There have been multiple studies comparing the effectiveness of manual brushes and electric brushes. Both brushes are effective in removing food particles, plaque, tartar and bacteria. It is important to aim to brush at least 3 times a day. If you brush after each meal and snacks that would be even better. Brushing along does not remove all the plaque and bacteria, especially in between your teeth and underneath the gums. Flossing is equally important as brushing, to remove the bacteria from in between your teeth. Professional scaling (scaling) is important to reach underneath the gums, which is extremely hard to reach at home, to remove the plaque, tartar and bacteria from the periodontal pockets. For adults, it is recommended to have scaling every three to four months and for children, studies show every six months is effective.
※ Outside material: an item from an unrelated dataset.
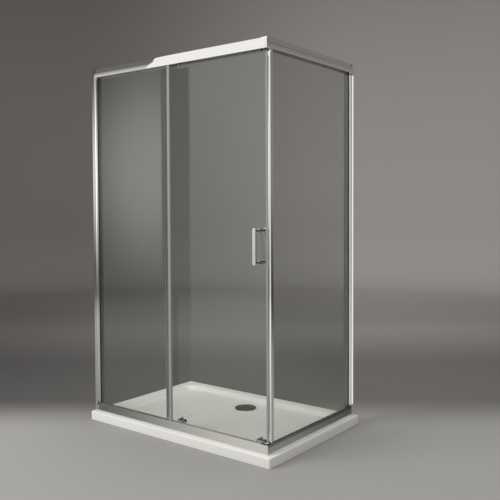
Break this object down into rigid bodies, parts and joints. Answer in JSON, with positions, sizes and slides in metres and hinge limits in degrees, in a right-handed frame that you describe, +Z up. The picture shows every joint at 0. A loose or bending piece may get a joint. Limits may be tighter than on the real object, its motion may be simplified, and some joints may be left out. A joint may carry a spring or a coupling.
{
  "type": "shower enclosure with sliding door",
  "caption": "Corner shower enclosure: framed glass front with a sliding door, side screen and low tray with waste.",
  "frame": {"origin": "centre of the tray's footprint, on the floor", "axes": "+Z up; -Y is the door side, the left wall is at -X and the back wall at +Y; the door opens towards -X"},
  "size_m": [1.2, 0.8, 1.895],
  "materials": {
    "tray": "white gloss gel coat over cast stone resin",
    "rail": "bright polished, chrome look",
    "chrome": "polished chrome plate on cast zinc",
    "glass": "clear toughened, polished edges",
    "seal": "translucent flexible plastic",
    "gasket": "matte black wedge gasket",
    "magnet": "grey magnetic rubber",
    "roller": "satin dark acetal",
    "housing": "satin dark moulding",
    "steel": "stainless steel",
    "block": "moulded plastic",
    "rubber": "matte black rubber"
  },
  "bodies": {
    "enclosure": {"tray": "tray", "waste_washer": "rubber", "waste_flange": "chrome", "left_wall_channel": "rail", "back_wall_channel": "rail", "left_jamb": "rail", "back_jamb": "rail", "front_head_rail": "rail", "side_head_rail": "rail", "front_sill": "rail", "side_sill": "rail", "top_corner_cap": "chrome", "bottom_corner_cap": "chrome", "rail_end_blocks": "block", "corner_post": "rail", "post_magnet_strip": "magnet", "fixed_glass": "glass", "side_glass": "glass", "fixed_glass_stile": "seal", "setting_blocks": "block", "glass_gaskets": "gasket", "groove_infills": "seal", "jamb_screws": "steel", "jamb_screw_caps": "chrome", "open_door_buffer": "rubber"},
    "door": {"door_glass": "glass", "trailing_seal": "seal", "magnetic_seal": "seal", "outer_handle": "chrome", "inner_handle": "chrome", "handle_bolts": "steel", "handle_washers": "seal", "hanger_left": "steel", "hanger_right": "steel", "hanger_cap_nuts": "chrome", "hanger_bushes": "block", "top_axles": "steel", "roller_housing_left": "housing", "roller_housing_right": "housing", "roller_clamp_plates": "chrome", "roller_clamp_screws": "steel", "release_spring_left": "steel", "release_spring_right": "steel"},
    "top_wheel_1": {"top_wheel_1": "roller", "top_bearing_1": "steel"},
    "top_wheel_2": {"top_wheel_2": "roller", "top_bearing_2": "steel"},
    "top_wheel_3": {"top_wheel_3": "roller", "top_bearing_3": "steel"},
    "top_wheel_4": {"top_wheel_4": "roller", "top_bearing_4": "steel"},
    "roller_carriage_left": {"roller_carriage_left": "steel"},
    "roller_carriage_right": {"roller_carriage_right": "steel"},
    "bottom_wheel_1": {"bottom_wheel_1": "roller"},
    "bottom_wheel_2": {"bottom_wheel_2": "roller"},
    "bottom_wheel_3": {"bottom_wheel_3": "roller"},
    "bottom_wheel_4": {"bottom_wheel_4": "roller"},
    "drain_cover": {"drain_cover": "chrome"}
  },
  "joints": [
    {"name": "door_slide", "type": "slide", "parent": "enclosure", "child": "door", "axis": [1, 0, 0], "range_m": [-0.457, 0]},
    {"name": "top_wheel_1_spin", "type": "hinge", "parent": "door", "child": "top_wheel_1", "pos_m": [-0.006, -0.3282, 1.87288], "axis": [0, 1, 0], "continuous": true},
    {"name": "top_wheel_2_spin", "type": "hinge", "parent": "door", "child": "top_wheel_2", "pos_m": [0.032, -0.3282, 1.87288], "axis": [0, 1, 0], "continuous": true},
    {"name": "top_wheel_3_spin", "type": "hinge", "parent": "door", "child": "top_wheel_3", "pos_m": [0.486, -0.3282, 1.87288], "axis": [0, 1, 0], "continuous": true},
    {"name": "top_wheel_4_spin", "type": "hinge", "parent": "door", "child": "top_wheel_4", "pos_m": [0.524, -0.3282, 1.87288], "axis": [0, 1, 0], "continuous": true},
    {"name": "left_release", "type": "slide", "parent": "door", "child": "roller_carriage_left", "axis": [0, 0, 1], "range_m": [0, 0.006], "stiffness_N_per_m": 400, "springref_m": -0.01, "deforming": ["release_spring_left"]},
    {"name": "right_release", "type": "slide", "parent": "door", "child": "roller_carriage_right", "axis": [0, 0, 1], "range_m": [0, 0.006], "stiffness_N_per_m": 400, "springref_m": -0.01, "deforming": ["release_spring_right"]},
    {"name": "bottom_wheel_1_spin", "type": "hinge", "parent": "roller_carriage_left", "child": "bottom_wheel_1", "pos_m": [-0.0015, -0.3282, 0.06708], "axis": [0, 1, 0], "continuous": true},
    {"name": "bottom_wheel_2_spin", "type": "hinge", "parent": "roller_carriage_left", "child": "bottom_wheel_2", "pos_m": [0.0275, -0.3282, 0.06708], "axis": [0, 1, 0], "continuous": true},
    {"name": "bottom_wheel_3_spin", "type": "hinge", "parent": "roller_carriage_right", "child": "bottom_wheel_3", "pos_m": [0.4905, -0.3282, 0.06708], "axis": [0, 1, 0], "continuous": true},
    {"name": "bottom_wheel_4_spin", "type": "hinge", "parent": "roller_carriage_right", "child": "bottom_wheel_4", "pos_m": [0.5195, -0.3282, 0.06708], "axis": [0, 1, 0], "continuous": true},
    {"name": "drain_cover_lift", "type": "slide", "parent": "enclosure", "child": "drain_cover", "axis": [0, 0, 1], "range_m": [0, 0.06]}
  ],
  "couplings": [
    {"joint": "top_wheel_1_spin", "follows": "door_slide", "rad_per_m": 105.26},
    {"joint": "top_wheel_2_spin", "follows": "door_slide", "rad_per_m": 105.26},
    {"joint": "top_wheel_3_spin", "follows": "door_slide", "rad_per_m": 105.26},
    {"joint": "top_wheel_4_spin", "follows": "door_slide", "rad_per_m": 105.26},
    {"joint": "bottom_wheel_1_spin", "follows": "door_slide", "rad_per_m": 125},
    {"joint": "bottom_wheel_2_spin", "follows": "door_slide", "rad_per_m": 125},
    {"joint": "bottom_wheel_3_spin", "follows": "door_slide", "rad_per_m": 125},
    {"joint": "bottom_wheel_4_spin", "follows": "door_slide", "rad_per_m": 125}
  ]
}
It is also important to spend at least two minutes to brush effectively. Brushing from the gum towards the teeth surfaces is best to avoid injuring the gums and causing gum recession. Remember to brush all the surfaces of your teeth including the biting surfaces. Most people do not spend enough time brushing the teeth at the very back and this is where caries often develop in adults. Also, it is important to brush your tongue since it can trap bacteria and cause bad breath.
Although not all electric brushes are the same, these studies conclude that, in general, electric brushes are more efficient in controlling plaque than manual brushes. Theoretically, you can do a very good brushing with a regular hand brush, but the movements of an electric brush make the task easier and more effective. Also, studies shows that people are more likely to spend more time brushing with an electric brush since it is easier and takes less effort than a manual brush.
Also, some electric brushes (Sonicare) produce sonic vibrations that are difficult to mimic with a hand brush! Other electric brushes like Oral-B and Rotadent have small heads that help you access hard-to-reach areas of your mouth, such as the very back teeth. This aspect is more important when you are talking about someone with orthodontic braces or a history of gum disease. There are many types of electric brushes available, and ultimately it comes down to personal preference.